Quanti errori caro Stato in questo piccolo settore di Italia, speriamo che si superi la logica dei semplici numeri e dei conti e si possa trovare in questo spazio e negli altri ( che meno conosco) quello che e’ un principio ispiratore di una buona libera economia: l’equilibrio tra produttore e consumatore, altrimenti il disequilibrio caro stato lo sai si autoregola con la crisi, la disoccupazione e il fallimento.
M.Mascheroni
Che magnifico testo, anche se ognuno rimmarra’ nel suo orticello.
Facciamolo girare.
Saltabellando tra ”l’individualismo” in economia, ”l’egocentrismo” dei farmacisti(titolari di farmacia)e quello politico, mi sorge una domanda: dove ”allochiamo” le 167 farmacie ex comunali acquisite da Admenta? Nell’individualismo/egocentrismo o nella categoria degli spiriti eccessivamente liberi? Mah!
E quelli che propongono l’ingresso del capitale in compartecipazione alle quote delle farmacie private o l’ingresso delle assicurazioni nella gestione della salute(e dei debiti delle farmacie) dove li allochiamo? Sono degli individualisti pentiti o dei neoliberisti con la briglia sciolta?…Forse sono semplicemente i soliti titolari di farmacia sempre uguali a se stessi.
Non riesco neanche a comprendere perche’ per la necessita’ di contingentare un settore in mano a 16000 titolari di farmacia(per il bene pubblico) si debba contingentare la vita di altri 62000 farmacisti a cui rimangono solo le briciole per vivere ed anche per esercitare una professione che gli era stata assegnata ”libera”.(fintanto che si muovevano all’interno delle universita’).
Io titolare di parafarmacia(non sono un luminare, eppure riesco a pronunciarlo e scriverlo senza farfugliamenti), con vent’anni di esperienza diretta al banco di farmacia e non, sono convinto che la ”Farmacia non convenzionata” sarebbe stata l’ideale compromesso tra ”egocentrismo” ed eccessivo ”liberismo”, essendo la naturale espressione di quello che si alloca come ”libero esercizio della professione”. Essendo pur essa contingentata ai soli laureati in farmacia,e non necessariamente legata ad una idea prettamente commerciale basata sui prezzi.
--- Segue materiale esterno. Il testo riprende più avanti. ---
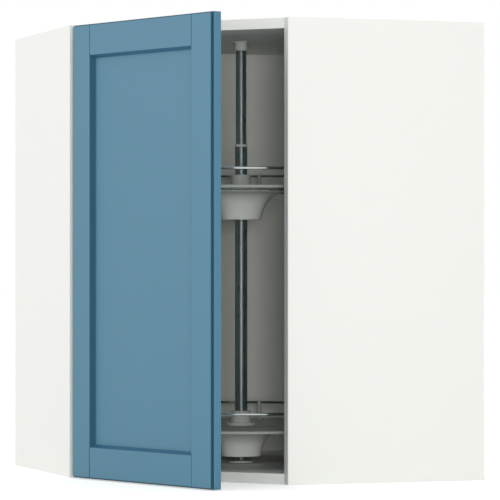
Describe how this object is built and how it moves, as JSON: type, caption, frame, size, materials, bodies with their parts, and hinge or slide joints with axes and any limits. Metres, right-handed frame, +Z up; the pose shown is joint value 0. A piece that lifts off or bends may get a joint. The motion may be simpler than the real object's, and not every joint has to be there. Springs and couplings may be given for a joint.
{
  "type": "corner carousel cabinet",
  "caption": "Corner wall cabinet with a hinged framed door set diagonally across the corner and round trays with wire rails that turn on an upright pole.",
  "frame": {"origin": "on the carousel pole's axis, level with the cabinet's underside", "axes": "+Z up; the room's walls stand on the -X side and on the +Y side; the door faces +X and -Y"},
  "size_m": [0.7518, 0.666, 0.8],
  "materials": {
    "white_foil": "satin white foil",
    "back_foil": "matt white foil on thin board",
    "blue_paint": "satin blue paint on wood fibre board",
    "chrome": "bright chrome plate",
    "steel": "nickel-plated steel",
    "zinc": "zinc-plated steel",
    "grey_plastic": "satin grey plastic",
    "tray_dark": "semi-gloss dark grey plastic",
    "bumper": "clear soft plastic"
  },
  "bodies": {
    "cabinet": {"side_panel_left": "white_foil", "side_panel_right": "white_foil", "top_panel": "white_foil", "bottom_panel": "white_foil", "back_panel_left": "back_foil", "back_panel_right": "back_foil", "back_corner_batten": "white_foil", "hanging_bracket_left": "zinc", "hanging_bracket_right": "zinc", "hinge_plate_lower": "steel", "hinge_arm_lower": "steel", "hinge_arm_screw_lower": "steel", "hinge_cap_lower": "grey_plastic", "hinge_plate_upper": "steel", "hinge_arm_upper": "steel", "hinge_arm_screw_upper": "steel", "hinge_cap_upper": "grey_plastic", "pole_lower_tube": "chrome", "pole_upper_tube": "chrome", "pole_collar": "grey_plastic", "pole_lock_screw": "steel", "pole_foot": "grey_plastic", "pole_foot_screw": "steel", "pole_top_fitting": "grey_plastic", "thrust_washer_lower": "grey_plastic", "height_ring_lower": "grey_plastic", "height_ring_screw_lower": "steel", "thrust_washer_upper": "grey_plastic", "height_ring_upper": "grey_plastic", "height_ring_screw_upper": "steel"},
    "door": {"door_stile_hinge": "blue_paint", "door_stile_free": "blue_paint", "door_rail_top": "blue_paint", "door_rail_bottom": "blue_paint", "door_panel": "blue_paint", "door_bumper_bottom": "bumper", "door_bumper_top": "bumper", "hinge_cup_lower": "steel", "hinge_cup_upper": "steel", "hinge_pin_lower": "steel", "hinge_pin_upper": "steel"},
    "lower_tray": {"lower_tray_disc": "tray_dark", "lower_tray_hub": "grey_plastic", "lower_tray_cone": "grey_plastic", "lower_tray_nut": "grey_plastic", "lower_tray_rail": "chrome", "lower_tray_post_1": "grey_plastic", "lower_tray_post_2": "grey_plastic", "lower_tray_post_3": "grey_plastic"},
    "upper_tray": {"upper_tray_disc": "tray_dark", "upper_tray_hub": "grey_plastic", "upper_tray_cone": "grey_plastic", "upper_tray_nut": "grey_plastic", "upper_tray_rail": "chrome", "upper_tray_post_1": "grey_plastic", "upper_tray_post_2": "grey_plastic", "upper_tray_post_3": "grey_plastic"}
  },
  "joints": [
    {"name": "door_hinge", "type": "hinge", "parent": "cabinet", "child": "door", "pos_m": [0.05049, -0.31848, 0.4], "axis": [0, 0, -1], "range_deg": [-25.6, 69.4]},
    {"name": "lower_tray_spin", "type": "hinge", "parent": "cabinet", "child": "lower_tray", "pos_m": [0, 0, 0.085], "axis": [0, 0, 1], "continuous": true},
    {"name": "upper_tray_spin", "type": "hinge", "parent": "cabinet", "child": "upper_tray", "pos_m": [0, 0, 0.513], "axis": [0, 0, 1], "continuous": true}
  ]
}
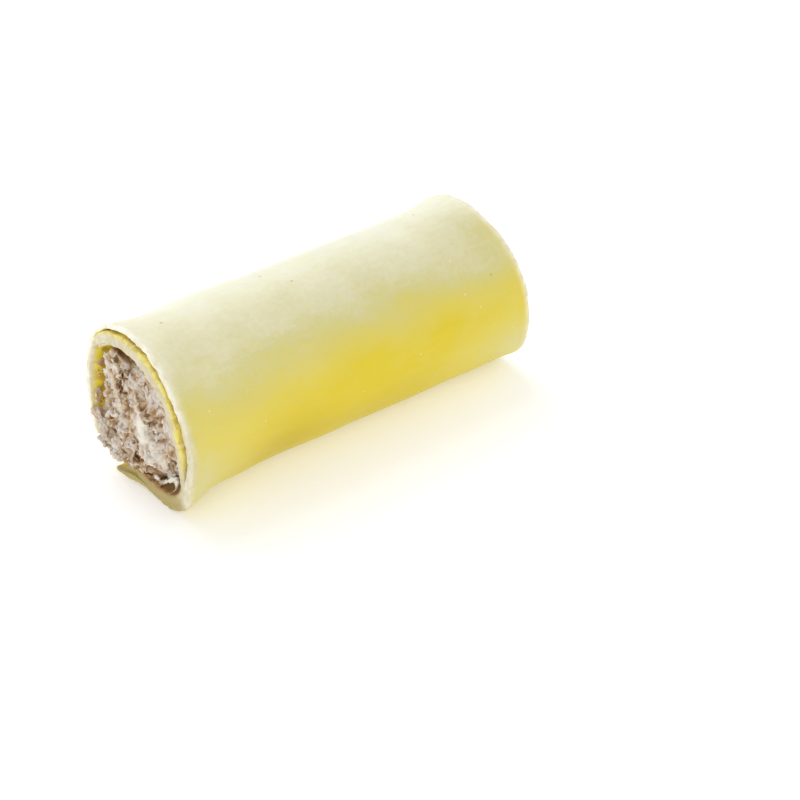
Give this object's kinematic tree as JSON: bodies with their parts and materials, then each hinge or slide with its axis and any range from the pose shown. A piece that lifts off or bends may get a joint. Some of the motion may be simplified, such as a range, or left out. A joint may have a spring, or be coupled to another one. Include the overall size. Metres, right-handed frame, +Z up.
{
  "type": "cannelloni",
  "caption": "Rolled sheet of fresh egg pasta round a minced meat filling, with open ends, lying on its side.",
  "frame": {"origin": "middle of the underside of the roll's box, on the surface that it lies on", "axes": "+X along the roll away from the end that the picture shows, +Z up"},
  "size_m": [0.084, 0.0336, 0.0334],
  "materials": {
    "pasta": "soft satin, pale cream on top and yellow along the sides",
    "meat_filling": "craggy, moist, greyish brown with pale and tan patches"
  },
  "bodies": {
    "root": {"pasta_sheet": "pasta", "filling": "meat_filling"}
  },
  "joints": []
}
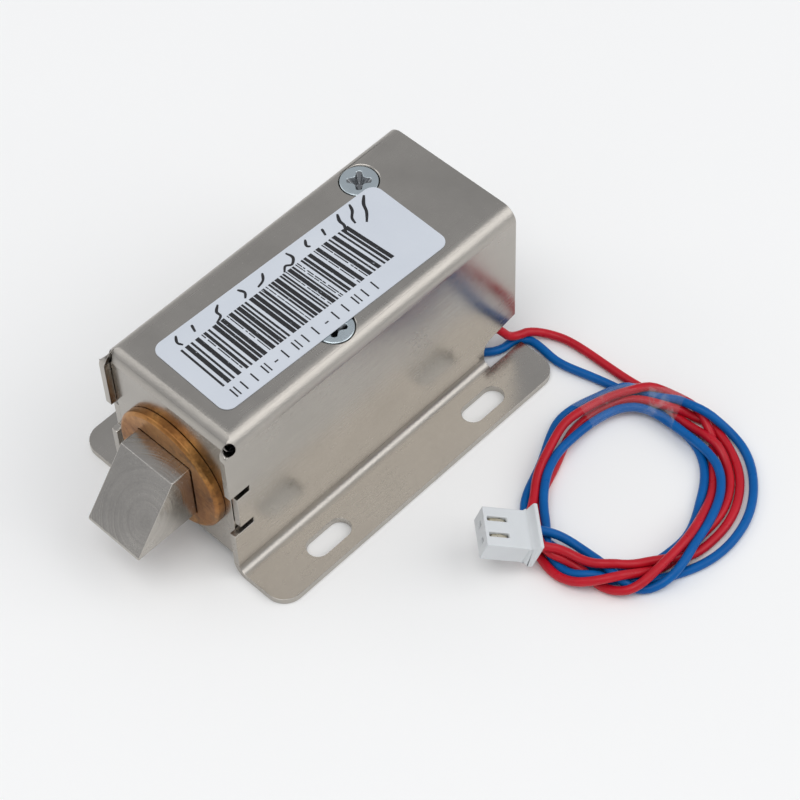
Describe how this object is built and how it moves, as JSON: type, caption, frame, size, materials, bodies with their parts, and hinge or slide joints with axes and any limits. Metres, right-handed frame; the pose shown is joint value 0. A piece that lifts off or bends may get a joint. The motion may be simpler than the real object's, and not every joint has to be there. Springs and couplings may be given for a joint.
{
  "type": "electronic lock",
  "caption": "Solenoid lock: sprung square slanted bolt in a folded sheet-metal housing with slotted side flanges, on two leads with a plug.",
  "frame": {"origin": "middle of the lock's base: on the plane of the flanges' undersides, under the middle of the box round housing and bolt", "axes": "+Y along the bolt, from its slanted tip to the housing's rear, +Z from the flanges up to the top plate, +X towards the leads"},
  "size_m": [0.078, 0.0739, 0.0279],
  "materials": {
    "plated_steel": "nickel plated, satin",
    "bronze": "sintered bronze, oiled",
    "bolt_steel": "nickel plated",
    "washer_steel": "zinc plated",
    "plunger_iron": "nickel plated soft iron",
    "core_iron": "plated soft iron",
    "pin_steel": "ground",
    "spring_steel": "drawn wire",
    "yoke_steel": "zinc plated",
    "nylon": "moulded",
    "enamelled_copper": "enamelled copper wire",
    "winding_tape": "polyester film",
    "zinc_screw": "blue zinc",
    "label_stock": "matt, printed",
    "red_pvc": "extruded",
    "blue_pvc": "extruded",
    "lead_bundle": "red and blue leads",
    "clear_tape": "clear film",
    "plug_nylon": "moulded",
    "tinned_brass": "tinned"
  },
  "bodies": {
    "lock": {"housing": "plated_steel", "front_ring": "bronze", "yoke_frame": "yoke_steel", "bobbin": "nylon", "winding": "enamelled_copper", "winding_tape": "winding_tape", "fixed_core": "core_iron", "mounting_screw_rear": "zinc_screw", "mounting_screw_front": "zinc_screw", "label": "label_stock", "return_spring": "spring_steel", "red_lead": "red_pvc", "blue_lead": "blue_pvc", "lead_coil": "lead_bundle", "coil_tape": "clear_tape", "connector_housing": "plug_nylon", "terminal_red": "tinned_brass", "terminal_blue": "tinned_brass"},
    "bolt": {"latch_bolt": "bolt_steel", "stop_washer": "washer_steel", "plunger": "plunger_iron", "cross_pin": "pin_steel"}
  },
  "joints": [
    {"name": "bolt_slide", "type": "slide", "parent": "lock", "child": "bolt", "axis": [0, 1, 0], "range_m": [0, 0.01], "stiffness_N_per_m": 200, "springref_m": -0.005, "deforming": ["return_spring"]}
  ]
}
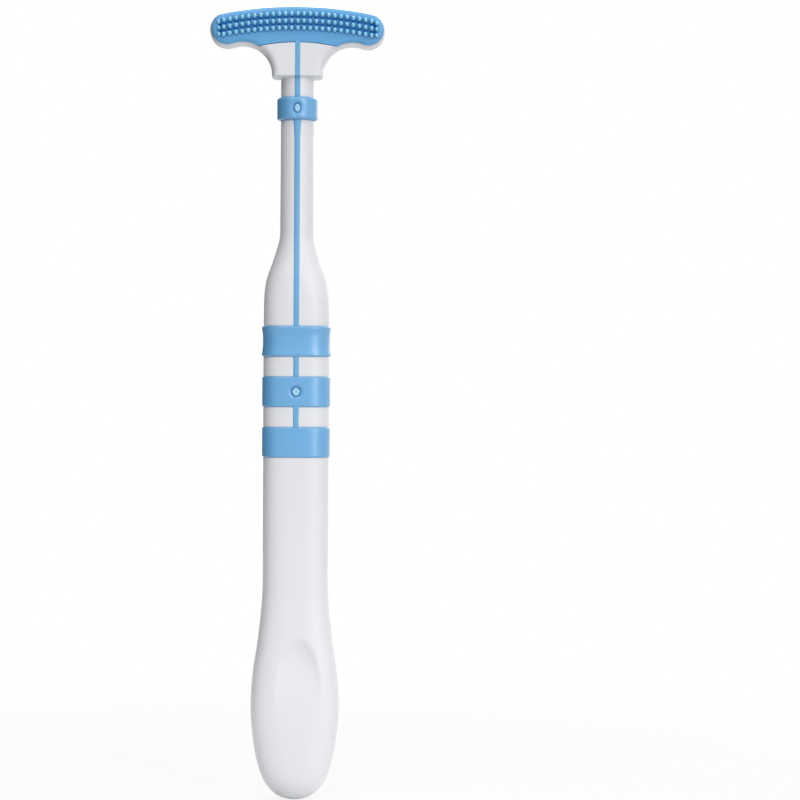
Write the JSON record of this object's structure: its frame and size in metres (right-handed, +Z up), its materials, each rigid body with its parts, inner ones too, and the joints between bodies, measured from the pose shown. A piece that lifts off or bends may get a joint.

Sarebbero esattamente allocabili come:” una compartecipazione collettiva per il bene imprenditoriale comune e per la qualificazione della identita’ professionale”.Cio’ che in realta’ era stato proposto da diversi anni per il bene dei farmacisti tutti (i 72000 esistenti in vita) e piu’ in generale per il diritto (questo si sacrosanto)di esercitare liberamente una professione e per il cittadino di scegliersi il luogo dove trovare il farmaco per curarsi, in realta’ viene superato, anzi anticipato dagli eventi prossimi. Quella proposta fa coppia con questo appello ai titolari di farmacia di:”.. una compartecipazione collettiva per il bene imprenditoriale comune e per la qualificazione della identita’ professionale…entrambi tragicamente e disperatamente….IN RITARDO.